- TASK REQUIREMENTS -
Reproduce each line of the listing exactly.

- GIVEN RECORDS -

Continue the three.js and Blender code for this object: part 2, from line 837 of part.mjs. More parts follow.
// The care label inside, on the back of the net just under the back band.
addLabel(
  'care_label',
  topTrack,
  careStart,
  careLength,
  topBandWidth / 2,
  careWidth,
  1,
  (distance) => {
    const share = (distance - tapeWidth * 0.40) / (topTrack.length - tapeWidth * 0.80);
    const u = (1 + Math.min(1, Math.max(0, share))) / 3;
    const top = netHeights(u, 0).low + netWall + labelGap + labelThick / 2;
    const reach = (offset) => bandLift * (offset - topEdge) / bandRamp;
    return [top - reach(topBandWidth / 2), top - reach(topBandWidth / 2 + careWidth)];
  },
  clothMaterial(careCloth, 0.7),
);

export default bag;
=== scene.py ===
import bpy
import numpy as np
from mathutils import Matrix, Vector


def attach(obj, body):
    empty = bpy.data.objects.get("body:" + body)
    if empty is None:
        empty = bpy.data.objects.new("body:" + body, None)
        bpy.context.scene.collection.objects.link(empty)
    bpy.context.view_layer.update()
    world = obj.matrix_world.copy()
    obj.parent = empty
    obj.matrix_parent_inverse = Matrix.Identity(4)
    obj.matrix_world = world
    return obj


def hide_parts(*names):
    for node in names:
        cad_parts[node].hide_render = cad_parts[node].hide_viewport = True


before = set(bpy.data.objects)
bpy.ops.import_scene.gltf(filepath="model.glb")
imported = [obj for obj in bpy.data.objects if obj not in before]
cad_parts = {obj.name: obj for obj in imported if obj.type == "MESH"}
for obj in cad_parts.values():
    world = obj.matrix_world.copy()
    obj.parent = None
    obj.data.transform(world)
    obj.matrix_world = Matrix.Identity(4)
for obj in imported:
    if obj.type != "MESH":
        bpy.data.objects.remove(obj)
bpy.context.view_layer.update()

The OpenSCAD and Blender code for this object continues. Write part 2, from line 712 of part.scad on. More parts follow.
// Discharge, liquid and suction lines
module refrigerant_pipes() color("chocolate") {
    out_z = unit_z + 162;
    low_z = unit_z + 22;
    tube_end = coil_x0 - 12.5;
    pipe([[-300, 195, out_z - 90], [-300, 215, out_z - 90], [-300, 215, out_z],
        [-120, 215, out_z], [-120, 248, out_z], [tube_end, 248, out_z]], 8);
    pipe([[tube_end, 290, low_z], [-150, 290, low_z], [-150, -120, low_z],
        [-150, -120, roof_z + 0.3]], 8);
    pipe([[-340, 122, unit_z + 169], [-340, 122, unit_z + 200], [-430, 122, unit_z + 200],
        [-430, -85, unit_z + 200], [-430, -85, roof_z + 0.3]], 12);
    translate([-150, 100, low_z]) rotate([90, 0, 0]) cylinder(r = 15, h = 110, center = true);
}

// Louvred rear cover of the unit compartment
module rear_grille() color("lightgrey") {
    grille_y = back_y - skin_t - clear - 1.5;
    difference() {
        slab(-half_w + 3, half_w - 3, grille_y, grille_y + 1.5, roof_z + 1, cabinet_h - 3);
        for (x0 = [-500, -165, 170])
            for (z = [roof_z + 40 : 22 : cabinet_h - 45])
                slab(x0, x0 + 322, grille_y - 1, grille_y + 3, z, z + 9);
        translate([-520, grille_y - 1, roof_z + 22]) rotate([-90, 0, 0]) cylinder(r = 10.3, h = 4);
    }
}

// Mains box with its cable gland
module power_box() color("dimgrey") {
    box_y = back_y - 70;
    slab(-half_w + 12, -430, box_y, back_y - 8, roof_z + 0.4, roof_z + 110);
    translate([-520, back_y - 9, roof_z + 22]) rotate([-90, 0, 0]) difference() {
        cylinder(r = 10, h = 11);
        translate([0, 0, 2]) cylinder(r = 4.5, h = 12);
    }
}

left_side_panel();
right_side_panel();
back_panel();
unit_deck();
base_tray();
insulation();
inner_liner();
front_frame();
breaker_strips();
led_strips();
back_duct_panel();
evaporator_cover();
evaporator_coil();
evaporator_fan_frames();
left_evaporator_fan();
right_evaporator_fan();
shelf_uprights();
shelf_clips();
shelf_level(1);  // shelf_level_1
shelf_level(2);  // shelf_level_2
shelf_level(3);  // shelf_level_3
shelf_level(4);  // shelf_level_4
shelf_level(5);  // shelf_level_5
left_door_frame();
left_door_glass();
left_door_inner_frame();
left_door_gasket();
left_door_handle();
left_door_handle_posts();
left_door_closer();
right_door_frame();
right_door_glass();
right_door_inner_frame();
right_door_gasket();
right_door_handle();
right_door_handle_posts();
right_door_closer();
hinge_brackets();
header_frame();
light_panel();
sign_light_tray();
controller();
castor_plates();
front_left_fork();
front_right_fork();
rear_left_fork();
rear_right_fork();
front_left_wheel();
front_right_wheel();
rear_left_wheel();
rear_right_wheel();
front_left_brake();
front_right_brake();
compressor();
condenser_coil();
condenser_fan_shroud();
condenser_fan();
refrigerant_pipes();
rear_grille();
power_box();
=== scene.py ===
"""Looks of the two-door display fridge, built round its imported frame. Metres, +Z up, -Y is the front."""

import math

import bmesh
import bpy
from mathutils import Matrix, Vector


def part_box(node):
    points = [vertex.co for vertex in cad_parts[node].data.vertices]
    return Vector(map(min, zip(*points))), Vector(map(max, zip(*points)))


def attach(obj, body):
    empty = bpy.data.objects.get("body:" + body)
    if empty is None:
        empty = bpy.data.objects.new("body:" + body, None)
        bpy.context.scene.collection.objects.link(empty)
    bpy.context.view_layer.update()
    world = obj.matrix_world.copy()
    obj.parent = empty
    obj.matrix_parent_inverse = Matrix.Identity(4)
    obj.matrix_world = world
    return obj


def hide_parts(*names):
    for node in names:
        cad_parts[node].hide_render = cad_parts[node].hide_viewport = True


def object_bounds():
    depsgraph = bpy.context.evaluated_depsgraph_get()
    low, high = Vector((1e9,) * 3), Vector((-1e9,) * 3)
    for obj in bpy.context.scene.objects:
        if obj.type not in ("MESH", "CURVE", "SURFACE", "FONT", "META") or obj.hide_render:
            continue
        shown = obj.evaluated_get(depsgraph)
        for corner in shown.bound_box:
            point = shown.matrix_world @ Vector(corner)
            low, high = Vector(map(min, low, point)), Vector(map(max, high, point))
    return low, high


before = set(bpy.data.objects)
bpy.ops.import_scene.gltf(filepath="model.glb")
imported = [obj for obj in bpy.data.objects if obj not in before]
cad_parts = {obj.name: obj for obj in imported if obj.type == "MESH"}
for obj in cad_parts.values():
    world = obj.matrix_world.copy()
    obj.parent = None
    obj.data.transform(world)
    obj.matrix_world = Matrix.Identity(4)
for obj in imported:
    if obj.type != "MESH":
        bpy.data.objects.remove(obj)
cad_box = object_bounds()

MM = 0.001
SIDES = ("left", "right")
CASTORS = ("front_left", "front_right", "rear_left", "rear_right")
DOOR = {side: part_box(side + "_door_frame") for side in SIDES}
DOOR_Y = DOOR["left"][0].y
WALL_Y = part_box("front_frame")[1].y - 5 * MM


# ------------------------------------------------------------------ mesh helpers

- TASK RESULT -
Continue the three.js and Blender code for this object: part 2, from line 837 of part.mjs. More parts follow.
// The care label inside, on the back of the net just under the back band.
addLabel(
  'care_label',
  topTrack,
  careStart,
  careLength,
  topBandWidth / 2,
  careWidth,
  1,
  (distance) => {
    const share = (distance - tapeWidth * 0.40) / (topTrack.length - tapeWidth * 0.80);
    const u = (1 + Math.min(1, Math.max(0, share))) / 3;
    const top = netHeights(u, 0).low + netWall + labelGap + labelThick / 2;
    const reach = (offset) => bandLift * (offset - topEdge) / bandRamp;
    return [top - reach(topBandWidth / 2), top - reach(topBandWidth / 2 + careWidth)];
  },
  clothMaterial(careCloth, 0.7),
);

export default bag;
=== scene.py ===
import bpy
import numpy as np
from mathutils import Matrix, Vector


def attach(obj, body):
    empty = bpy.data.objects.get("body:" + body)
    if empty is None:
        empty = bpy.data.objects.new("body:" + body, None)
        bpy.context.scene.collection.objects.link(empty)
    bpy.context.view_layer.update()
    world = obj.matrix_world.copy()
    obj.parent = empty
    obj.matrix_parent_inverse = Matrix.Identity(4)
    obj.matrix_world = world
    return obj


def hide_parts(*names):
    for node in names:
        cad_parts[node].hide_render = cad_parts[node].hide_viewport = True


before = set(bpy.data.objects)
bpy.ops.import_scene.gltf(filepath="model.glb")
imported = [obj for obj in bpy.data.objects if obj not in before]
cad_parts = {obj.name: obj for obj in imported if obj.type == "MESH"}
for obj in cad_parts.values():
    world = obj.matrix_world.copy()
    obj.parent = None
    obj.data.transform(world)
    obj.matrix_world = Matrix.Identity(4)
for obj in imported:
    if obj.type != "MESH":
        bpy.data.objects.remove(obj)
bpy.context.view_layer.update()

The OpenSCAD and Blender code for this object continues. Write part 2, from line 712 of part.scad on. More parts follow.
// Discharge, liquid and suction lines
module refrigerant_pipes() color("chocolate") {
    out_z = unit_z + 162;
    low_z = unit_z + 22;
    tube_end = coil_x0 - 12.5;
    pipe([[-300, 195, out_z - 90], [-300, 215, out_z - 90], [-300, 215, out_z],
        [-120, 215, out_z], [-120, 248, out_z], [tube_end, 248, out_z]], 8);
    pipe([[tube_end, 290, low_z], [-150, 290, low_z], [-150, -120, low_z],
        [-150, -120, roof_z + 0.3]], 8);
    pipe([[-340, 122, unit_z + 169], [-340, 122, unit_z + 200], [-430, 122, unit_z + 200],
        [-430, -85, unit_z + 200], [-430, -85, roof_z + 0.3]], 12);
    translate([-150, 100, low_z]) rotate([90, 0, 0]) cylinder(r = 15, h = 110, center = true);
}

// Louvred rear cover of the unit compartment
module rear_grille() color("lightgrey") {
    grille_y = back_y - skin_t - clear - 1.5;
    difference() {
        slab(-half_w + 3, half_w - 3, grille_y, grille_y + 1.5, roof_z + 1, cabinet_h - 3);
        for (x0 = [-500, -165, 170])
            for (z = [roof_z + 40 : 22 : cabinet_h - 45])
                slab(x0, x0 + 322, grille_y - 1, grille_y + 3, z, z + 9);
        translate([-520, grille_y - 1, roof_z + 22]) rotate([-90, 0, 0]) cylinder(r = 10.3, h = 4);
    }
}

// Mains box with its cable gland
module power_box() color("dimgrey") {
    box_y = back_y - 70;
    slab(-half_w + 12, -430, box_y, back_y - 8, roof_z + 0.4, roof_z + 110);
    translate([-520, back_y - 9, roof_z + 22]) rotate([-90, 0, 0]) difference() {
        cylinder(r = 10, h = 11);
        translate([0, 0, 2]) cylinder(r = 4.5, h = 12);
    }
}

left_side_panel();
right_side_panel();
back_panel();
unit_deck();
base_tray();
insulation();
inner_liner();
front_frame();
breaker_strips();
led_strips();
back_duct_panel();
evaporator_cover();
evaporator_coil();
evaporator_fan_frames();
left_evaporator_fan();
right_evaporator_fan();
shelf_uprights();
shelf_clips();
shelf_level(1);  // shelf_level_1
shelf_level(2);  // shelf_level_2
shelf_level(3);  // shelf_level_3
shelf_level(4);  // shelf_level_4
shelf_level(5);  // shelf_level_5
left_door_frame();
left_door_glass();
left_door_inner_frame();
left_door_gasket();
left_door_handle();
left_door_handle_posts();
left_door_closer();
right_door_frame();
right_door_glass();
right_door_inner_frame();
right_door_gasket();
right_door_handle();
right_door_handle_posts();
right_door_closer();
hinge_brackets();
header_frame();
light_panel();
sign_light_tray();
controller();
castor_plates();
front_left_fork();
front_right_fork();
rear_left_fork();
rear_right_fork();
front_left_wheel();
front_right_wheel();
rear_left_wheel();
rear_right_wheel();
front_left_brake();
front_right_brake();
compressor();
condenser_coil();
condenser_fan_shroud();
condenser_fan();
refrigerant_pipes();
rear_grille();
power_box();
=== scene.py ===
"""Looks of the two-door display fridge, built round its imported frame. Metres, +Z up, -Y is the front."""

import math

import bmesh
import bpy
from mathutils import Matrix, Vector


def part_box(node):
    points = [vertex.co for vertex in cad_parts[node].data.vertices]
    return Vector(map(min, zip(*points))), Vector(map(max, zip(*points)))


def attach(obj, body):
    empty = bpy.data.objects.get("body:" + body)
    if empty is None:
        empty = bpy.data.objects.new("body:" + body, None)
        bpy.context.scene.collection.objects.link(empty)
    bpy.context.view_layer.update()
    world = obj.matrix_world.copy()
    obj.parent = empty
    obj.matrix_parent_inverse = Matrix.Identity(4)
    obj.matrix_world = world
    return obj


def hide_parts(*names):
    for node in names:
        cad_parts[node].hide_render = cad_parts[node].hide_viewport = True


def object_bounds():
    depsgraph = bpy.context.evaluated_depsgraph_get()
    low, high = Vector((1e9,) * 3), Vector((-1e9,) * 3)
    for obj in bpy.context.scene.objects:
        if obj.type not in ("MESH", "CURVE", "SURFACE", "FONT", "META") or obj.hide_render:
            continue
        shown = obj.evaluated_get(depsgraph)
        for corner in shown.bound_box:
            point = shown.matrix_world @ Vector(corner)
            low, high = Vector(map(min, low, point)), Vector(map(max, high, point))
    return low, high


before = set(bpy.data.objects)
bpy.ops.import_scene.gltf(filepath="model.glb")
imported = [obj for obj in bpy.data.objects if obj not in before]
cad_parts = {obj.name: obj for obj in imported if obj.type == "MESH"}
for obj in cad_parts.values():
    world = obj.matrix_world.copy()
    obj.parent = None
    obj.data.transform(world)
    obj.matrix_world = Matrix.Identity(4)
for obj in imported:
    if obj.type != "MESH":
        bpy.data.objects.remove(obj)
cad_box = object_bounds()

MM = 0.001
SIDES = ("left", "right")
CASTORS = ("front_left", "front_right", "rear_left", "rear_right")
DOOR = {side: part_box(side + "_door_frame") for side in SIDES}
DOOR_Y = DOOR["left"][0].y
WALL_Y = part_box("front_frame")[1].y - 5 * MM


# ------------------------------------------------------------------ mesh helpers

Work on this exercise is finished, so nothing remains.